In view, however, of the “desire of inequality” of the “Big Powers,” such a scheme is obviously unacceptable. There would probably be a sort of compromise, excluding none and based on complete equality for all nations, or it would lose its police character and have the characteristics of an agglomeration of powers. Following such a principle of common consent and common equality, the best solution would be for the World Police to “belong” to no particular nation, as no community police belongs to any socially prominent members of the community. Such a community police may now and then distribute small, private favors to the socially prominent members, such as better lighting on certain streets or shifting “no parking” signs in their favor, since they pay more taxes, but this must be underhanded and the state of things must not become unbearable to the other poorer members of the community or enrage the public sense of justice.

And over all these questions must stand the philosophic question whether the World Government is to be preponderantly laissez-faire, according to Rousseau, or preponderandy regi-mentalized, according to Hobbes; whether it is to be a government by Polizei, according to Prussian Nazism, or government by self-government according to Jeffersonian democracy and the old-roguish Chinese. There is so much trouble that could be avoided if we did not poke our nose into it. The point immediately suggests itself, that the greater the area of government, and the more scattered the populations, the less can force be relied upon in government.

The Chinese, having governed their country for four thousand years without lawyers or police, and having had some experience in the matter of governing large areas, would instinctively incline toward Jeffersonian democracy. After all, a nation that believes in government by worship and song, by rituals and music, must be a little stunned by the idea of government by Polizei. The Chinese would probably lead the revolt against the Polizei, and they have certain ways of dealing with the police. They believe it is their duty to corrupt them by sending the police sergeant a present when his wife gives birth to a baby because he is so obliging as to stand and guard our doors. They have no idea that he is there to guard public order, since public order is already guarded by scrolls of proverbs and public laughter at transgressors—the thief has a bad mother—but they understand he is there to open limousine doors for rich men arriving at sumptuous hotels. They are not rich themselves, but they can also buy the policeman’s small favors by pulling him into their house on a hot day and giving him a cup of tea. Just by sheer human experience, they have found that no policeman in the world can resist such corruption. And the Burmese, the Javanese, the Eskimos, the Samoans, the Caucasian villagers, and the Brazilians and the Chileans would join with the Chinese and shout to the French, the English, the Germans, and the Americans: “What the hell! Why do we require your police? We ain’t got Krupp guns or parachutists here. Why don’t you police yourselves? Why don’t you try to police Moscow?”
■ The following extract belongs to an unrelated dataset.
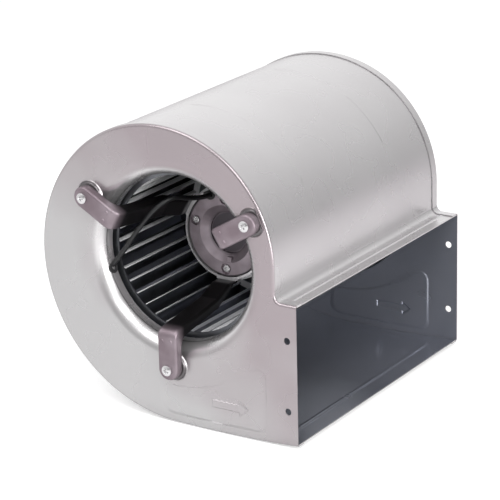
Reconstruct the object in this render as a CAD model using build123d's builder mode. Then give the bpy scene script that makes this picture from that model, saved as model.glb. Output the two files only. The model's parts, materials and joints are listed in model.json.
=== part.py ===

One may make here also a parenthetical remark about America. America has a fair record, not a blameless, but a fair record, in respect of imperialism. The American is too good a democrat to be a successful imperialist. He pats the foreigners on the back and American doughboys pull rickshaws for Hindus out of sheer fun. That is the last thing an imperialist should do. You haven’t got the imperialist instinct. You can’t fraternize with “natives” and be their masters. The fellows whose backs you pat today will think tomorrow that they are as good as you are, and good-by to your empire! It’s rather odd, isn’t it, the way humans think? But America has developed enough power, and power is a dangerous thing, and I am winking and blinking to see what she is going to do with that power. America, having come of age, is like a research doctor who suddenly finds himself married to a socialite. “It’s the war,” the doctor says, trying to explain his marriage. To go on with the research or move in with his socialite wife to cure corns and misshapen nails for the rich is now this doctor’s central spiritual problem—and this is the only important problem that faces America today. For America today stands at the crossroads. Be a research doctor, I say.

41 Aristotle Politics, tr. by Jowett (Oxford), p. 148.